Mix your 30ml bottle of juice with 10ml VG and 10ml PG or just 20ml VG as it is easy to get. 

I think that will knock it down to 8mg NIC and will also be a smoother vape due to the VG.

Reactions: Informative 1


----------



## Phillip868 (3/11/15)

VapeSnow said:


> Mix your 30ml bottle of juice with 10ml VG and 10ml PG or just 20ml VG as it is easy to get.
> 
> I think that will knock it down to 8mg NIC and will also be a smoother vape due to the VG.


Thanks @VapeSnow I will try 10ml VG at a time, I hope it works, I really like the honey tobacco taste.

Reactions: Like 1


----------



## VapeSnow (3/11/15)

Phillip868 said:


> Thanks @VapeSnow I will try 10ml VG at a time, I hope it works, I really like the honey tobacco taste.

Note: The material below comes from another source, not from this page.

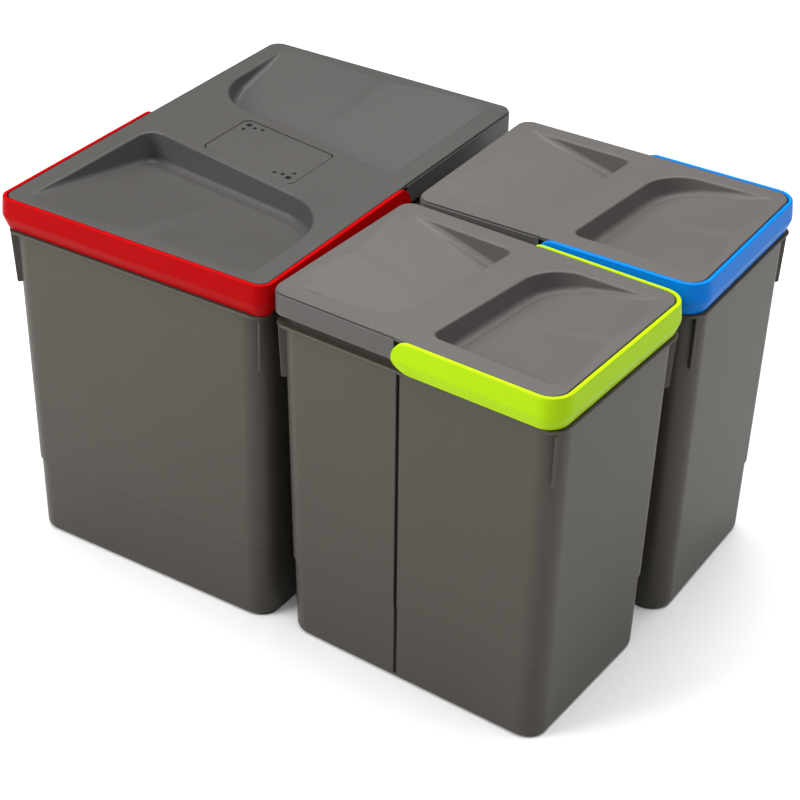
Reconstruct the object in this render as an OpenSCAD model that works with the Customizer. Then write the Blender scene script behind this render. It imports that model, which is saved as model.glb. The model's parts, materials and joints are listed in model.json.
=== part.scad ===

Cool let me know how it works out.


----------



## Nova69 (3/11/15)

Your location says Namibia, nice to know there are some cloud blowers there.
@VapeSnow how was the bloobies

Reactions: Agree 1


----------



## VapeSnow (3/11/15)

Nova69 said:


> Your location says Namibia, nice to know there are some cloud blowers there.
> @VapeSnow how was the bloobies


Buddy lol. Still haven't vaped it.


----------



## Phillip868 (3/11/15)

Nova69 said:


> Your location says Namibia, nice to know there are some cloud blowers there.
> @VapeSnow how was the bloobies



There are definitely a couple of us here, I just really really wish one of the SA vendors plan to open a branch here somewhere sometime soon. Maybe they can make it a new years resolution. See, the thing is the only products I know of that are for sale here are Twisp and the cheap china knockoff starter kits, no real vapeshop you can actually go to for advice, supplies, orders etc. I am still deciding between Vapeowave and Skyblue for getting my DIY on with regards to juice, I ran out of DIY supplies about a month ago. It would be great to be able to get it locally.

Reactions: Can relate 1


----------



## Nova69 (3/11/15)

Lol what you waiting for @VapeSnow 
Vapourmountain sells diy as well hopefully the shipping won't kill you.

Reactions: Informative 1


----------



## Phillip868 (3/11/15)

Nova69 said:


> Lol what you waiting for @VapeSnow
> Vapourmountain sells diy as well hopefully the shipping won't kill you.


Hmmm, I'll give them a try too. Thanks.


----------



## VapeSnow (3/11/15)

Nova69 said:


> Lol what you waiting for @VapeSnow
> Vapourmountain sells diy as well hopefully the shipping won't kill you.


Okay ill drip both tonight and let you know


----------



## NnoS (3/11/15)

Nice to see a fellow Namibian @Phillip868 . I'm from Swakopmund originally as is @G-Step 

Hopefully things get going there soon on the vaping front and you guys can get some decent gear.

Reactions: Like 1


----------